_Dataset section:_
————————

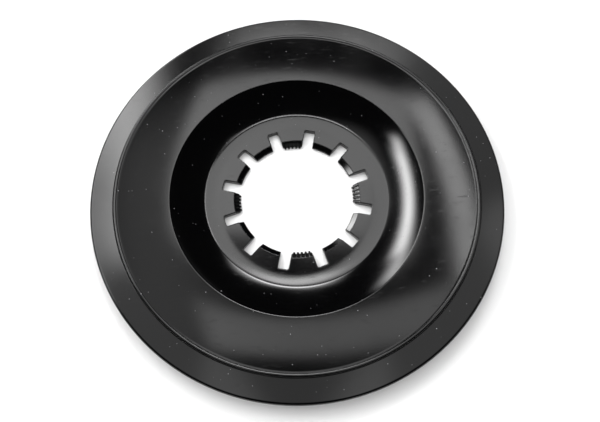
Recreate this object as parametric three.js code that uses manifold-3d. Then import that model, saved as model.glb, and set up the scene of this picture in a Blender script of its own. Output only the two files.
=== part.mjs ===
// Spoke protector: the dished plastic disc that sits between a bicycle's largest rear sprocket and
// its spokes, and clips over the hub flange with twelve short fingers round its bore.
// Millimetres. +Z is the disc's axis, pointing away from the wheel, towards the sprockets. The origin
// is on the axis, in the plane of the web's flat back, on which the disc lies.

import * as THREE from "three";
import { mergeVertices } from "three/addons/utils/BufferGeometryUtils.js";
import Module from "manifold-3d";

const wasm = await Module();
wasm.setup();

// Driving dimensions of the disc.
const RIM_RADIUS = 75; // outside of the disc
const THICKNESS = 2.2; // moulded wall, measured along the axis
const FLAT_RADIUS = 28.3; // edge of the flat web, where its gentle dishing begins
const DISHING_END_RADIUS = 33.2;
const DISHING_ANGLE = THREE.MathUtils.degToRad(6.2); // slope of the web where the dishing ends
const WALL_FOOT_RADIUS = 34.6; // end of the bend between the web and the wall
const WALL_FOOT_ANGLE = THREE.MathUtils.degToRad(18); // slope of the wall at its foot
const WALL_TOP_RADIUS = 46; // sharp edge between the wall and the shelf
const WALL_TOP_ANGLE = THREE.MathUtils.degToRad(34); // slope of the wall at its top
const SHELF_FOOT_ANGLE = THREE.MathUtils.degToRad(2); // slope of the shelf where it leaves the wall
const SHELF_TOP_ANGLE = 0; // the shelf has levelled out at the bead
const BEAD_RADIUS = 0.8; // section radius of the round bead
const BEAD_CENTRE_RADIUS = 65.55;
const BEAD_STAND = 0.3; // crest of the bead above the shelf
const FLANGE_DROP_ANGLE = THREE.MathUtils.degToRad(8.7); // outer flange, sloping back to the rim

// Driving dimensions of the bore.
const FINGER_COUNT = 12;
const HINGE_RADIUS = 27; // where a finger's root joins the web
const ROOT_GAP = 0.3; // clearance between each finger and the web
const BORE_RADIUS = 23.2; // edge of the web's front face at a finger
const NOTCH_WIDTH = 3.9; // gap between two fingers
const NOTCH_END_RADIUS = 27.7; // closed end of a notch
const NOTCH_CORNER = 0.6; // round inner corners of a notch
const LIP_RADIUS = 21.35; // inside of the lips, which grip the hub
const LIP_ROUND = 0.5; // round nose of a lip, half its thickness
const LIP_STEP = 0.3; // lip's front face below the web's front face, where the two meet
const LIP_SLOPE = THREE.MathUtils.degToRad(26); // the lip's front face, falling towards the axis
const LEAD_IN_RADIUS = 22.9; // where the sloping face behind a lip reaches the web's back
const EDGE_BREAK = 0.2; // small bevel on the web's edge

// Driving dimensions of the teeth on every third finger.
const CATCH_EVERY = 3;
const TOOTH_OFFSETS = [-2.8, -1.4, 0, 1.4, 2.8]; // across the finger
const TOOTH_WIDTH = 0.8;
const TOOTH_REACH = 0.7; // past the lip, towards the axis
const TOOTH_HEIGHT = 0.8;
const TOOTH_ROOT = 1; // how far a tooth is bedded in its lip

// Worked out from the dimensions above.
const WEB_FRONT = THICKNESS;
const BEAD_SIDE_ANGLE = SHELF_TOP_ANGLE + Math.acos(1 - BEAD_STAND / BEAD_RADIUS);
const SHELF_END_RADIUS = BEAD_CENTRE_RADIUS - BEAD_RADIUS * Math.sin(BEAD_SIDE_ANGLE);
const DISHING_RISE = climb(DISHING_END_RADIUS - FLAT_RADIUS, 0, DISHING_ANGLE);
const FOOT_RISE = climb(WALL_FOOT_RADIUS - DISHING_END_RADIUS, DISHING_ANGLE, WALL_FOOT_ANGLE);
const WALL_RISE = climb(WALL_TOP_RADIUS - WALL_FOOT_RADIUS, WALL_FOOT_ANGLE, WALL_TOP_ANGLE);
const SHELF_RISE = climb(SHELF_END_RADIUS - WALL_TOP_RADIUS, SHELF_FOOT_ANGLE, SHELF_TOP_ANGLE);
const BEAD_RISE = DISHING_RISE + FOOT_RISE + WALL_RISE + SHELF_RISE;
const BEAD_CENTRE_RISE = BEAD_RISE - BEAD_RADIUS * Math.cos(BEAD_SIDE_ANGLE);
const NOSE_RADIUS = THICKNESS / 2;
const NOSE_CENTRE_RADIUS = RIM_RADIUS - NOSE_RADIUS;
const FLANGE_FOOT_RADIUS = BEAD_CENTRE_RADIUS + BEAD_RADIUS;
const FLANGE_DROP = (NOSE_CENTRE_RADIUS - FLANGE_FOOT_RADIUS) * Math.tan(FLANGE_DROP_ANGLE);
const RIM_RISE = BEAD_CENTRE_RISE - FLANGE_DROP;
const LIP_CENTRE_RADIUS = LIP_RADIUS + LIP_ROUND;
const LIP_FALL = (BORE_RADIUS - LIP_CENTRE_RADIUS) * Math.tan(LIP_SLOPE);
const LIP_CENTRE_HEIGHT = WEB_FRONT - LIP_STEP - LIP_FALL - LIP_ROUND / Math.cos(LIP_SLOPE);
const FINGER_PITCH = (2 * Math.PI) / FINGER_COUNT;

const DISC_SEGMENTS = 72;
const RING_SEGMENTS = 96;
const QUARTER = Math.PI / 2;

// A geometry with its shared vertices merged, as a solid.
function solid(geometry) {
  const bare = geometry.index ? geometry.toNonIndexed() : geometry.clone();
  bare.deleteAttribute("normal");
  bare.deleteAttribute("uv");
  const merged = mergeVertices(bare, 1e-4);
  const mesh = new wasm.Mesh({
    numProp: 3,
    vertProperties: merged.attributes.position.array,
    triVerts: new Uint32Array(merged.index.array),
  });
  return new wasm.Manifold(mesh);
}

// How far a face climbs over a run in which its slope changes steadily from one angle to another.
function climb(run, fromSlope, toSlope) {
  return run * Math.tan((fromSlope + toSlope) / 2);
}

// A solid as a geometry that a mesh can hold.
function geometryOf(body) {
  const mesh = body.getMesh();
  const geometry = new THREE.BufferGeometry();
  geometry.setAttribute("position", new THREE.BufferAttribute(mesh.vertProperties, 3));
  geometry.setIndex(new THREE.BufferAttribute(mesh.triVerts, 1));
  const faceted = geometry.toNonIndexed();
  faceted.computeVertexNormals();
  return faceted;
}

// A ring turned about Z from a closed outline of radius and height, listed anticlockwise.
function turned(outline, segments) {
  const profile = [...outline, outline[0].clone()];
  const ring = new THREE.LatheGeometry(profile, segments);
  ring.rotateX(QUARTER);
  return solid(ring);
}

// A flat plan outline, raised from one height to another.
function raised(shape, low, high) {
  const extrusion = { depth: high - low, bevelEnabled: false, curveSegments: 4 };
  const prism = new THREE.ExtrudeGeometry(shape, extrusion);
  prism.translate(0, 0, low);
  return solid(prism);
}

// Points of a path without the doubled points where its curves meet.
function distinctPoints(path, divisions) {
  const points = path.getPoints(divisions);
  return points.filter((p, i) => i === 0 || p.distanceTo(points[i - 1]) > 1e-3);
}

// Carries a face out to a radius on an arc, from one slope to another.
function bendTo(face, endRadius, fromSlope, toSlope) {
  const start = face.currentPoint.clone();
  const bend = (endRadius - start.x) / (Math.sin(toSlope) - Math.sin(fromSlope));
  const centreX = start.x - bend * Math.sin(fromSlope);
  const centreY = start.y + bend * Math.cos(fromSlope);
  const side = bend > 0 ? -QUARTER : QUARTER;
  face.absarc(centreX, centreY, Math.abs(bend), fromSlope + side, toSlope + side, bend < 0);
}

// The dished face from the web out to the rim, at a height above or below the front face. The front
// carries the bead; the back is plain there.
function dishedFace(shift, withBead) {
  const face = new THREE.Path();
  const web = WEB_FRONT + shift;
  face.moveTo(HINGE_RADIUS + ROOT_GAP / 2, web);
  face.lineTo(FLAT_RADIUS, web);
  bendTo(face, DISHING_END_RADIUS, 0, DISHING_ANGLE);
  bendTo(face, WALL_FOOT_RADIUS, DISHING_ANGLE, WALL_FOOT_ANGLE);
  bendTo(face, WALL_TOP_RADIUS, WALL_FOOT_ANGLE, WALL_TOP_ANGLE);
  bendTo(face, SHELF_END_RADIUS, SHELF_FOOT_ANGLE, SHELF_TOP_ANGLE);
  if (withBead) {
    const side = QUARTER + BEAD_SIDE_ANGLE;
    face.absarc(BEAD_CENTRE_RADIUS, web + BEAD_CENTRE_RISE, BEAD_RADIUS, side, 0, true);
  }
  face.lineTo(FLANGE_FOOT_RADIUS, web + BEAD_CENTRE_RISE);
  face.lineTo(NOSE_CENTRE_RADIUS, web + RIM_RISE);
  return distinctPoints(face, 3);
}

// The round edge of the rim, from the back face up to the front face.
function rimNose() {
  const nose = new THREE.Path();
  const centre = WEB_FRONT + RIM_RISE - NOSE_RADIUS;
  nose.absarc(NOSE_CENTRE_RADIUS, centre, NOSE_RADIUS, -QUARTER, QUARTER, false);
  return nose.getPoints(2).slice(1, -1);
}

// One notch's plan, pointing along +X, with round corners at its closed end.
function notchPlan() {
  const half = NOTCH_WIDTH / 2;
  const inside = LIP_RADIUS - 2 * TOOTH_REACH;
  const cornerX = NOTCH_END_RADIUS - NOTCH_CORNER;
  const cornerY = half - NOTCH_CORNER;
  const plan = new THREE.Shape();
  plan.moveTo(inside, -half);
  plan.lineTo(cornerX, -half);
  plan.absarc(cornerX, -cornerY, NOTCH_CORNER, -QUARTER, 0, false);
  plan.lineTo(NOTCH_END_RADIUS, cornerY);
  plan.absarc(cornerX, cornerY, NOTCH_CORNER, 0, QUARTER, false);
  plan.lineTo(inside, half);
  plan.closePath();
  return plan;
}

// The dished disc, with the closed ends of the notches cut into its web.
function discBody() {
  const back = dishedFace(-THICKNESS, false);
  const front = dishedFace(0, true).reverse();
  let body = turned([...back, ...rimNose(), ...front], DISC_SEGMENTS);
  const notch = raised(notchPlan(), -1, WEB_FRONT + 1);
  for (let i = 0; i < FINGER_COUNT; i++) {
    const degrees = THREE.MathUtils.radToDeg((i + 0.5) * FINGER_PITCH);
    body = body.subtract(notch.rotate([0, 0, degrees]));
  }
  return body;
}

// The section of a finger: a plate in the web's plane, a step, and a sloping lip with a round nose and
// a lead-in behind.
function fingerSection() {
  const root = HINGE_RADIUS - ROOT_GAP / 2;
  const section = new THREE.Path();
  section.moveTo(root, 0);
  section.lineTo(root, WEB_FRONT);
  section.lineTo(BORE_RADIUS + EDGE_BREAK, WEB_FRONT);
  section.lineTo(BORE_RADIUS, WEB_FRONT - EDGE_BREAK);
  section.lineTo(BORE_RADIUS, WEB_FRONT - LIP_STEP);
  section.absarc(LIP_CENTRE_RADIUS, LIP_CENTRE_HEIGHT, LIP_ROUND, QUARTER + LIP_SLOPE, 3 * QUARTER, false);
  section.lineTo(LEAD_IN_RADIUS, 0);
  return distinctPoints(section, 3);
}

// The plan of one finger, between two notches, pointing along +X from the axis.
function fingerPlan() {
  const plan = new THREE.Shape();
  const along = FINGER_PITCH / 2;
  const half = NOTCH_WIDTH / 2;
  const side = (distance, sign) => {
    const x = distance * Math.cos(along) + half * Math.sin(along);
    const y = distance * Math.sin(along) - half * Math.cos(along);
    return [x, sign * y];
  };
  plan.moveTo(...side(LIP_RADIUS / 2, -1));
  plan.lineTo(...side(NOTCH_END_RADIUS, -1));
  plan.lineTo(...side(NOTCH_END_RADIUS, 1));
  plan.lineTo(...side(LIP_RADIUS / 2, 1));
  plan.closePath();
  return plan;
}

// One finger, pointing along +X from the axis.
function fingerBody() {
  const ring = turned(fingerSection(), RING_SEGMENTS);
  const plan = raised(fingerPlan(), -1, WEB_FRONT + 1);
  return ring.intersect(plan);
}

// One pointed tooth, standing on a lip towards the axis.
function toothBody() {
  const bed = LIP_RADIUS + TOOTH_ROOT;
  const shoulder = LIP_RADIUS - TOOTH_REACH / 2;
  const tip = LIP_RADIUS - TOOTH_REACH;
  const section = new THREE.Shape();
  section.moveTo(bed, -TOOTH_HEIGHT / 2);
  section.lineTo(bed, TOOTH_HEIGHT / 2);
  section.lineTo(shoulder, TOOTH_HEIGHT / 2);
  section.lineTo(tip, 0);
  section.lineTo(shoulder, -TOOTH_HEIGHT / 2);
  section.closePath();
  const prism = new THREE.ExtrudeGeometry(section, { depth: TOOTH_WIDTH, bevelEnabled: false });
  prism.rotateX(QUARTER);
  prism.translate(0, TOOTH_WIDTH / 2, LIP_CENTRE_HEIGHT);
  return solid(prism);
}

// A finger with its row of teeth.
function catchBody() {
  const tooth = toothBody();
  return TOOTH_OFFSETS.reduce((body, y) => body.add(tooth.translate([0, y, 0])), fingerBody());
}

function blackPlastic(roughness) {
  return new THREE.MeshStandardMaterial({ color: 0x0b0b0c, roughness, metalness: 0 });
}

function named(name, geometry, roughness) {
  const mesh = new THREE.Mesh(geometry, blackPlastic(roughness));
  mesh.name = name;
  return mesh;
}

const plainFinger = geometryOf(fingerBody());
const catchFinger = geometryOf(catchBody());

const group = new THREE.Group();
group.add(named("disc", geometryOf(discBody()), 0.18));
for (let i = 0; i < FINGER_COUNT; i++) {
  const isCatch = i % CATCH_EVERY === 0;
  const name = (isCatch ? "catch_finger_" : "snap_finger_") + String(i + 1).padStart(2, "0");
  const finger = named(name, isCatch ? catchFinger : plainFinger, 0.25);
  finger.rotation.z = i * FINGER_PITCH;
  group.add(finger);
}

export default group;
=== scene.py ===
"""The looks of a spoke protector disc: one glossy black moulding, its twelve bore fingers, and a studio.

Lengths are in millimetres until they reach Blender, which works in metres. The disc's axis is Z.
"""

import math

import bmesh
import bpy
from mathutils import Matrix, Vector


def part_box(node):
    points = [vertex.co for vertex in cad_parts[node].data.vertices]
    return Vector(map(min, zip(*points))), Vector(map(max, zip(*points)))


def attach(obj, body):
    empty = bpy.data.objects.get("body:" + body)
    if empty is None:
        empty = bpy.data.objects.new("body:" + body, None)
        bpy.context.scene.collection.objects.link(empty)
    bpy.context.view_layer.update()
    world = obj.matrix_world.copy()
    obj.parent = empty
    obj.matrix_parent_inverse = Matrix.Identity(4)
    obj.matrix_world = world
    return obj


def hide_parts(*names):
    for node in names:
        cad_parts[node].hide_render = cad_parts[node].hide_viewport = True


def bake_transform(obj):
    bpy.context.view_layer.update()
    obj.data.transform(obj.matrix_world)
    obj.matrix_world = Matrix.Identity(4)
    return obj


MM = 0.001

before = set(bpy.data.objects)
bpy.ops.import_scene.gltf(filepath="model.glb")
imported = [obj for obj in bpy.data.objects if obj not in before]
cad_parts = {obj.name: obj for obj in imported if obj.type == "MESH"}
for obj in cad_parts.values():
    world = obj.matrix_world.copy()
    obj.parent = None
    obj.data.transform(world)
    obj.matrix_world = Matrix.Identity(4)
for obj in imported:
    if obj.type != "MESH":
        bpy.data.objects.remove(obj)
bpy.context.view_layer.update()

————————

Within the listing above, locate the line containing "const group = new THREE.Group();" and the line containing "from mathutils import Matrix, Vector". Reproduce those two lines and all lines between them exactly, with nothing added.

const group = new THREE.Group();
group.add(named("disc", geometryOf(discBody()), 0.18));
for (let i = 0; i < FINGER_COUNT; i++) {
  const isCatch = i % CATCH_EVERY === 0;
  const name = (isCatch ? "catch_finger_" : "snap_finger_") + String(i + 1).padStart(2, "0");
  const finger = named(name, isCatch ? catchFinger : plainFinger, 0.25);
  finger.rotation.z = i * FINGER_PITCH;
  group.add(finger);
}

export default group;
=== scene.py ===
"""The looks of a spoke protector disc: one glossy black moulding, its twelve bore fingers, and a studio.

Lengths are in millimetres until they reach Blender, which works in metres. The disc's axis is Z.
"""

import math

import bmesh
import bpy
from mathutils import Matrix, Vector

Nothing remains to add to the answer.